Written problem: Will you give every entry again exactly as it stands?

+++

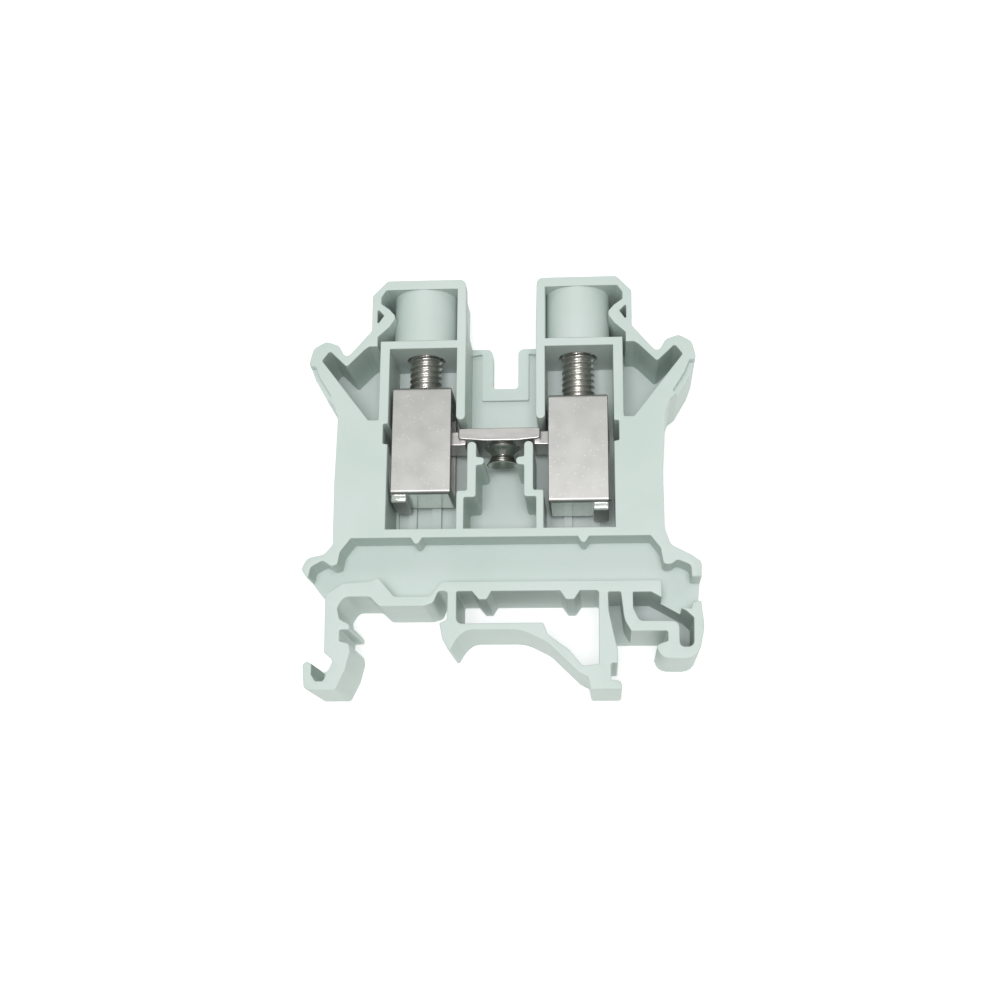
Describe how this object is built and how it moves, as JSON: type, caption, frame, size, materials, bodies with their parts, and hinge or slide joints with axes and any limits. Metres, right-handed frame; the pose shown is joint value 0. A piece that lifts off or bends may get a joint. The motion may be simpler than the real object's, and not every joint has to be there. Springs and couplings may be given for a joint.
{
  "type": "din rail terminal block",
  "caption": "Screw-clamp feed-through terminal block with a snap foot for top-hat rail, open on one side to show its clamp cages, screws and current bar.",
  "frame": {"origin": "centre of the block's bounding box, on the plane of its closed back", "axes": "+X along the wires, +Y from the rail towards the screw heads, +Z out of the open side"},
  "size_m": [0.0436, 0.047, 0.0102],
  "materials": {
    "polyamide": "pale grey-green moulded polyamide, fine satin grain",
    "tinned_copper": "tin-plated copper bar, softly brushed",
    "plated_steel": "zinc-plated steel with a fine speckle",
    "bright_steel": "bright plated screw steel"
  },
  "bodies": {
    "block": {"housing": "polyamide", "current_bar": "tinned_copper"},
    "left_cage": {"left_clamp_cage": "plated_steel"},
    "right_cage": {"right_clamp_cage": "plated_steel"},
    "left_screw": {"left_clamp_screw": "bright_steel"},
    "right_screw": {"right_clamp_screw": "bright_steel"}
  },
  "joints": [
    {"name": "left_cage_slide", "type": "slide", "parent": "block", "child": "left_cage", "axis": [0, 1, 0], "range_m": [-0.0024, 0.004]},
    {"name": "right_cage_slide", "type": "slide", "parent": "block", "child": "right_cage", "axis": [0, 1, 0], "range_m": [-0.0012, 0.0051]},
    {"name": "left_screw_turn", "type": "hinge", "parent": "block", "child": "left_screw", "pos_m": [-0.00895, 0.00625, 0.0059], "axis": [0, -1, 0], "range_deg": [-1240, 2065]},
    {"name": "right_screw_turn", "type": "hinge", "parent": "block", "child": "right_screw", "pos_m": [0.00862, 0.00625, 0.0059], "axis": [0, -1, 0], "range_deg": [-625, 2630]}
  ],
  "couplings": [
    {"joint": "left_screw_turn", "follows": "left_cage_slide", "rad_per_m": 8976},
    {"joint": "right_screw_turn", "follows": "right_cage_slide", "rad_per_m": 8976}
  ]
}
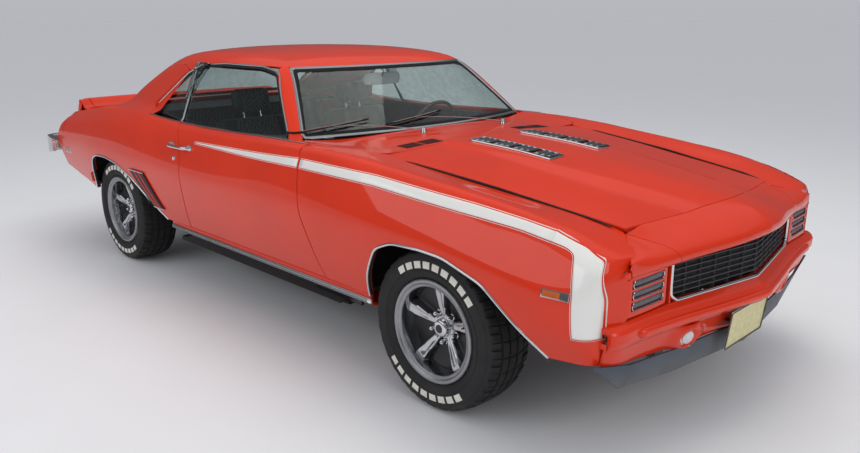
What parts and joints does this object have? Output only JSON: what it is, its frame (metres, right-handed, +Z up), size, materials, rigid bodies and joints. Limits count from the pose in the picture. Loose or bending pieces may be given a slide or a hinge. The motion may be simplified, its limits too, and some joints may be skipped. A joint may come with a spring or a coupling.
{
  "type": "two-door hardtop muscle car",
  "caption": "Two-door hardtop muscle car with opening doors, hood and deck lid, steering front wheels and a furnished cabin.",
  "frame": {"origin": "on the ground, below the centre of the car's bounding box", "axes": "+X forward, +Y to the car's left, +Z up"},
  "size_m": [4.683, 1.88, 1.322],
  "materials": {
    "body_paint": "gloss red-orange",
    "chrome": "polished",
    "black_paint": "satin black",
    "steel": "satin",
    "cast_iron": "rough",
    "black_plastic": "matte",
    "glass": "clear",
    "red_lens": "gloss",
    "plate_blank": "semi gloss",
    "vinyl": "satin grained",
    "wheel_metal": "bright with dark grey recesses",
    "tyre_rubber": "matte"
  },
  "bodies": {
    "body": {"air_dam": "black_plastic", "cowl_panel": "body_paint", "dashboard": "black_plastic", "deck_filler": "body_paint", "engine_block": "cast_iron", "exhaust": "steel", "firewall": "black_paint", "floor_pan": "black_paint", "front_bumper": "body_paint", "front_fender_left": "body_paint", "front_fender_right": "body_paint", "front_seat_left": "vinyl", "front_seat_right": "vinyl", "front_subframe": "black_paint", "front_valance": "body_paint", "fuel_tank": "black_paint", "grille": "black_plastic", "header_panel": "body_paint", "headlamp_covers": "body_paint", "inner_fender_left": "black_paint", "inner_fender_right": "black_paint", "number_plates": "plate_blank", "plate_stay": "black_paint", "quarter_glass": "glass", "quarter_panel_left": "body_paint", "quarter_panel_right": "body_paint", "radiator_support": "black_paint", "rear_axle": "steel", "rear_bumper": "chrome", "rear_seat": "vinyl", "rear_shelf": "black_plastic", "rear_wheelhouses": "black_paint", "rear_window": "glass", "rockers": "black_paint", "roof_panel": "body_paint", "tail_lamps": "red_lens", "tail_panel": "body_paint", "windshield": "glass"},
    "hood": {"hood": "body_paint"},
    "deck_lid": {"deck_lid": "body_paint"},
    "door_left": {"door_left": "body_paint", "door_glass_left": "glass"},
    "door_right": {"door_right": "body_paint", "door_glass_right": "glass"},
    "steering_wheel": {"steering_wheel": "black_plastic"},
    "knuckle_left": {"knuckle_left": "steel"},
    "knuckle_right": {"knuckle_right": "steel"},
    "wheel_front_left": {"rim_front_left": "wheel_metal", "tyre_front_left": "tyre_rubber"},
    "wheel_front_right": {"rim_front_right": "wheel_metal", "tyre_front_right": "tyre_rubber"},
    "wheel_rear_left": {"rim_rear_left": "wheel_metal", "tyre_rear_left": "tyre_rubber"},
    "wheel_rear_right": {"rim_rear_right": "wheel_metal", "tyre_rear_right": "tyre_rubber"}
  },
  "joints": [
    {"name": "hood_hinge", "type": "hinge", "parent": "body", "child": "hood", "pos_m": [1.0765, 0, 0.846], "axis": [0, -1, 0], "range_deg": [0, 48]},
    {"name": "deck_lid_hinge", "type": "hinge", "parent": "body", "child": "deck_lid", "pos_m": [-1.6715, 0, 0.868], "axis": [0, 1, 0], "range_deg": [0, 62]},
    {"name": "door_left_hinge", "type": "hinge", "parent": "body", "child": "door_left", "pos_m": [0.8365, 0.895, 0.64], "axis": [0, 0, -1], "range_deg": [0, 60]},
    {"name": "door_right_hinge", "type": "hinge", "parent": "body", "child": "door_right", "pos_m": [0.8365, -0.895, 0.64], "axis": [0, 0, 1], "range_deg": [0, 60]},
    {"name": "steer_left", "type": "hinge", "parent": "body", "child": "knuckle_left", "pos_m": [1.4365, 0.7, 0.321], "axis": [0, 0, 1], "range_deg": [-30, 30]},
    {"name": "steer_right", "type": "hinge", "parent": "body", "child": "knuckle_right", "pos_m": [1.4365, -0.7, 0.321], "axis": [0, 0, 1], "range_deg": [-30, 30]},
    {"name": "steering_wheel_turn", "type": "hinge", "parent": "body", "child": "steering_wheel", "pos_m": [0.1865, 0.37, 0.842], "axis": [-0.9272, 0, 0.3746], "range_deg": [-480, 480]},
    {"name": "wheel_front_left_spin", "type": "hinge", "parent": "knuckle_left", "child": "wheel_front_left", "pos_m": [1.4365, 0.765, 0.321], "axis": [0, 1, 0], "continuous": true},
    {"name": "wheel_front_right_spin", "type": "hinge", "parent": "knuckle_right", "child": "wheel_front_right", "pos_m": [1.4365, -0.765, 0.321], "axis": [0, 1, 0], "continuous": true},
    {"name": "wheel_rear_left_spin", "type": "hinge", "parent": "body", "child": "wheel_rear_left", "pos_m": [-1.3065, 0.757, 0.321], "axis": [0, 1, 0], "continuous": true},
    {"name": "wheel_rear_right_spin", "type": "hinge", "parent": "body", "child": "wheel_rear_right", "pos_m": [-1.3065, -0.757, 0.321], "axis": [0, 1, 0], "continuous": true}
  ],
  "couplings": [
    {"joint": "steer_right", "follows": "steer_left", "ratio": 1},
    {"joint": "steering_wheel_turn", "follows": "steer_left", "ratio": 16}
  ]
}
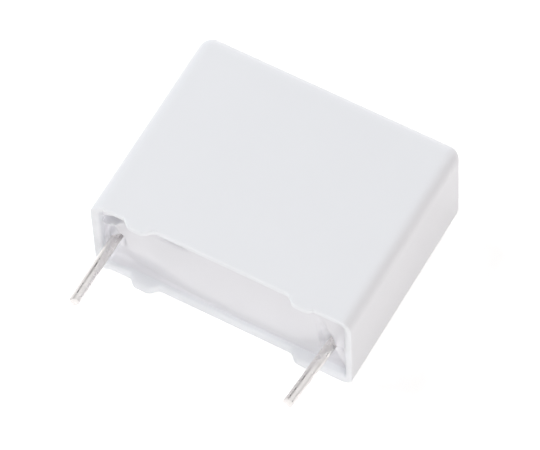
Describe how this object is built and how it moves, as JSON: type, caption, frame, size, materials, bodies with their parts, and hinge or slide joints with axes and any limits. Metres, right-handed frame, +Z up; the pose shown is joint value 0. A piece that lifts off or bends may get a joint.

+++

Full response:
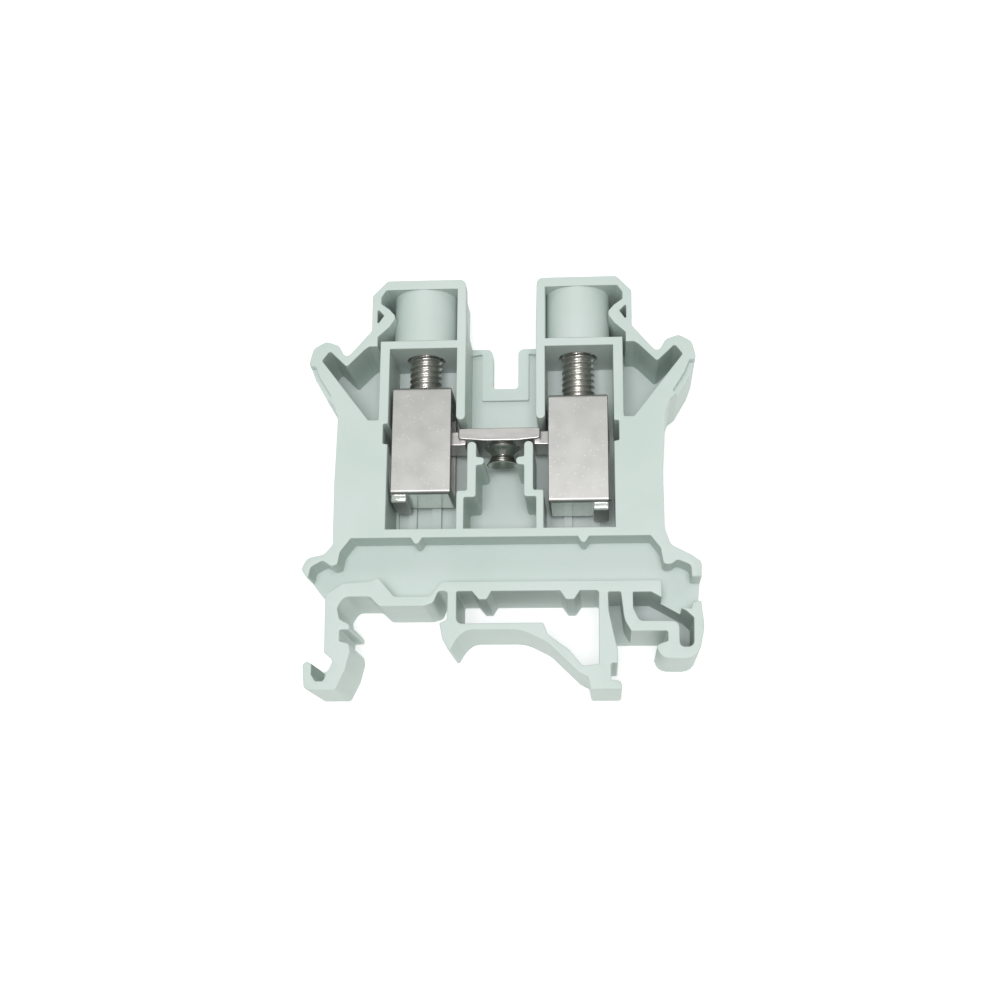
Describe how this object is built and how it moves, as JSON: type, caption, frame, size, materials, bodies with their parts, and hinge or slide joints with axes and any limits. Metres, right-handed frame; the pose shown is joint value 0. A piece that lifts off or bends may get a joint. The motion may be simpler than the real object's, and not every joint has to be there. Springs and couplings may be given for a joint.
{
  "type": "din rail terminal block",
  "caption": "Screw-clamp feed-through terminal block with a snap foot for top-hat rail, open on one side to show its clamp cages, screws and current bar.",
  "frame": {"origin": "centre of the block's bounding box, on the plane of its closed back", "axes": "+X along the wires, +Y from the rail towards the screw heads, +Z out of the open side"},
  "size_m": [0.0436, 0.047, 0.0102],
  "materials": {
    "polyamide": "pale grey-green moulded polyamide, fine satin grain",
    "tinned_copper": "tin-plated copper bar, softly brushed",
    "plated_steel": "zinc-plated steel with a fine speckle",
    "bright_steel": "bright plated screw steel"
  },
  "bodies": {
    "block": {"housing": "polyamide", "current_bar": "tinned_copper"},
    "left_cage": {"left_clamp_cage": "plated_steel"},
    "right_cage": {"right_clamp_cage": "plated_steel"},
    "left_screw": {"left_clamp_screw": "bright_steel"},
    "right_screw": {"right_clamp_screw": "bright_steel"}
  },
  "joints": [
    {"name": "left_cage_slide", "type": "slide", "parent": "block", "child": "left_cage", "axis": [0, 1, 0], "range_m": [-0.0024, 0.004]},
    {"name": "right_cage_slide", "type": "slide", "parent": "block", "child": "right_cage", "axis": [0, 1, 0], "range_m": [-0.0012, 0.0051]},
    {"name": "left_screw_turn", "type": "hinge", "parent": "block", "child": "left_screw", "pos_m": [-0.00895, 0.00625, 0.0059], "axis": [0, -1, 0], "range_deg": [-1240, 2065]},
    {"name": "right_screw_turn", "type": "hinge", "parent": "block", "child": "right_screw", "pos_m": [0.00862, 0.00625, 0.0059], "axis": [0, -1, 0], "range_deg": [-625, 2630]}
  ],
  "couplings": [
    {"joint": "left_screw_turn", "follows": "left_cage_slide", "rad_per_m": 8976},
    {"joint": "right_screw_turn", "follows": "right_cage_slide", "rad_per_m": 8976}
  ]
}
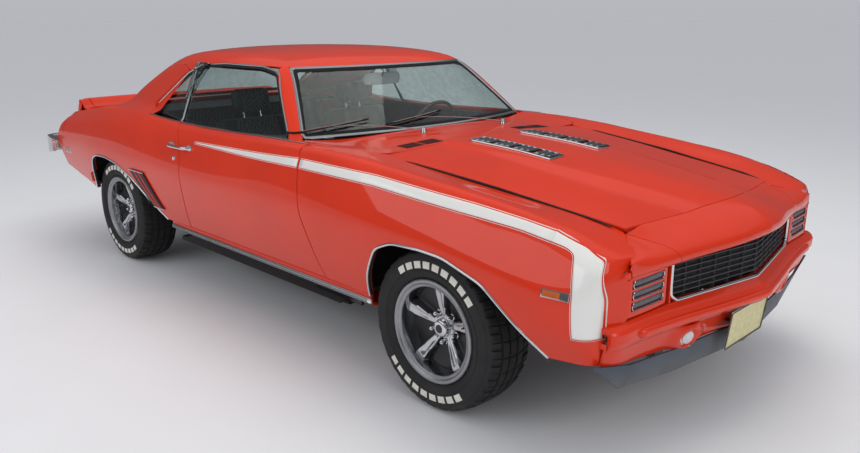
What parts and joints does this object have? Output only JSON: what it is, its frame (metres, right-handed, +Z up), size, materials, rigid bodies and joints. Limits count from the pose in the picture. Loose or bending pieces may be given a slide or a hinge. The motion may be simplified, its limits too, and some joints may be skipped. A joint may come with a spring or a coupling.
{
  "type": "two-door hardtop muscle car",
  "caption": "Two-door hardtop muscle car with opening doors, hood and deck lid, steering front wheels and a furnished cabin.",
  "frame": {"origin": "on the ground, below the centre of the car's bounding box", "axes": "+X forward, +Y to the car's left, +Z up"},
  "size_m": [4.683, 1.88, 1.322],
  "materials": {
    "body_paint": "gloss red-orange",
    "chrome": "polished",
    "black_paint": "satin black",
    "steel": "satin",
    "cast_iron": "rough",
    "black_plastic": "matte",
    "glass": "clear",
    "red_lens": "gloss",
    "plate_blank": "semi gloss",
    "vinyl": "satin grained",
    "wheel_metal": "bright with dark grey recesses",
    "tyre_rubber": "matte"
  },
  "bodies": {
    "body": {"air_dam": "black_plastic", "cowl_panel": "body_paint", "dashboard": "black_plastic", "deck_filler": "body_paint", "engine_block": "cast_iron", "exhaust": "steel", "firewall": "black_paint", "floor_pan": "black_paint", "front_bumper": "body_paint", "front_fender_left": "body_paint", "front_fender_right": "body_paint", "front_seat_left": "vinyl", "front_seat_right": "vinyl", "front_subframe": "black_paint", "front_valance": "body_paint", "fuel_tank": "black_paint", "grille": "black_plastic", "header_panel": "body_paint", "headlamp_covers": "body_paint", "inner_fender_left": "black_paint", "inner_fender_right": "black_paint", "number_plates": "plate_blank", "plate_stay": "black_paint", "quarter_glass": "glass", "quarter_panel_left": "body_paint", "quarter_panel_right": "body_paint", "radiator_support": "black_paint", "rear_axle": "steel", "rear_bumper": "chrome", "rear_seat": "vinyl", "rear_shelf": "black_plastic", "rear_wheelhouses": "black_paint", "rear_window": "glass", "rockers": "black_paint", "roof_panel": "body_paint", "tail_lamps": "red_lens", "tail_panel": "body_paint", "windshield": "glass"},
    "hood": {"hood": "body_paint"},
    "deck_lid": {"deck_lid": "body_paint"},
    "door_left": {"door_left": "body_paint", "door_glass_left": "glass"},
    "door_right": {"door_right": "body_paint", "door_glass_right": "glass"},
    "steering_wheel": {"steering_wheel": "black_plastic"},
    "knuckle_left": {"knuckle_left": "steel"},
    "knuckle_right": {"knuckle_right": "steel"},
    "wheel_front_left": {"rim_front_left": "wheel_metal", "tyre_front_left": "tyre_rubber"},
    "wheel_front_right": {"rim_front_right": "wheel_metal", "tyre_front_right": "tyre_rubber"},
    "wheel_rear_left": {"rim_rear_left": "wheel_metal", "tyre_rear_left": "tyre_rubber"},
    "wheel_rear_right": {"rim_rear_right": "wheel_metal", "tyre_rear_right": "tyre_rubber"}
  },
  "joints": [
    {"name": "hood_hinge", "type": "hinge", "parent": "body", "child": "hood", "pos_m": [1.0765, 0, 0.846], "axis": [0, -1, 0], "range_deg": [0, 48]},
    {"name": "deck_lid_hinge", "type": "hinge", "parent": "body", "child": "deck_lid", "pos_m": [-1.6715, 0, 0.868], "axis": [0, 1, 0], "range_deg": [0, 62]},
    {"name": "door_left_hinge", "type": "hinge", "parent": "body", "child": "door_left", "pos_m": [0.8365, 0.895, 0.64], "axis": [0, 0, -1], "range_deg": [0, 60]},
    {"name": "door_right_hinge", "type": "hinge", "parent": "body", "child": "door_right", "pos_m": [0.8365, -0.895, 0.64], "axis": [0, 0, 1], "range_deg": [0, 60]},
    {"name": "steer_left", "type": "hinge", "parent": "body", "child": "knuckle_left", "pos_m": [1.4365, 0.7, 0.321], "axis": [0, 0, 1], "range_deg": [-30, 30]},
    {"name": "steer_right", "type": "hinge", "parent": "body", "child": "knuckle_right", "pos_m": [1.4365, -0.7, 0.321], "axis": [0, 0, 1], "range_deg": [-30, 30]},
    {"name": "steering_wheel_turn", "type": "hinge", "parent": "body", "child": "steering_wheel", "pos_m": [0.1865, 0.37, 0.842], "axis": [-0.9272, 0, 0.3746], "range_deg": [-480, 480]},
    {"name": "wheel_front_left_spin", "type": "hinge", "parent": "knuckle_left", "child": "wheel_front_left", "pos_m": [1.4365, 0.765, 0.321], "axis": [0, 1, 0], "continuous": true},
    {"name": "wheel_front_right_spin", "type": "hinge", "parent": "knuckle_right", "child": "wheel_front_right", "pos_m": [1.4365, -0.765, 0.321], "axis": [0, 1, 0], "continuous": true},
    {"name": "wheel_rear_left_spin", "type": "hinge", "parent": "body", "child": "wheel_rear_left", "pos_m": [-1.3065, 0.757, 0.321], "axis": [0, 1, 0], "continuous": true},
    {"name": "wheel_rear_right_spin", "type": "hinge", "parent": "body", "child": "wheel_rear_right", "pos_m": [-1.3065, -0.757, 0.321], "axis": [0, 1, 0], "continuous": true}
  ],
  "couplings": [
    {"joint": "steer_right", "follows": "steer_left", "ratio": 1},
    {"joint": "steering_wheel_turn", "follows": "steer_left", "ratio": 16}
  ]
}
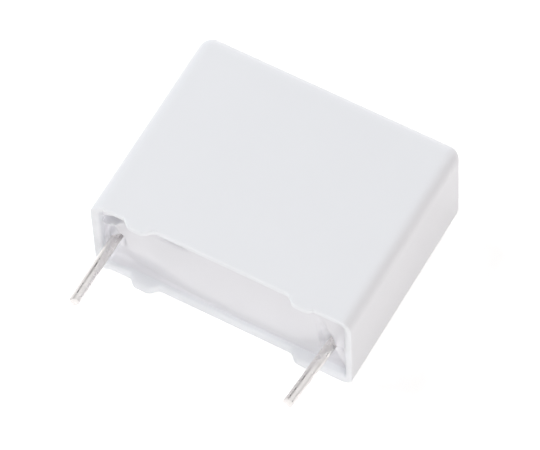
Describe how this object is built and how it moves, as JSON: type, caption, frame, size, materials, bodies with their parts, and hinge or slide joints with axes and any limits. Metres, right-handed frame, +Z up; the pose shown is joint value 0. A piece that lifts off or bends may get a joint.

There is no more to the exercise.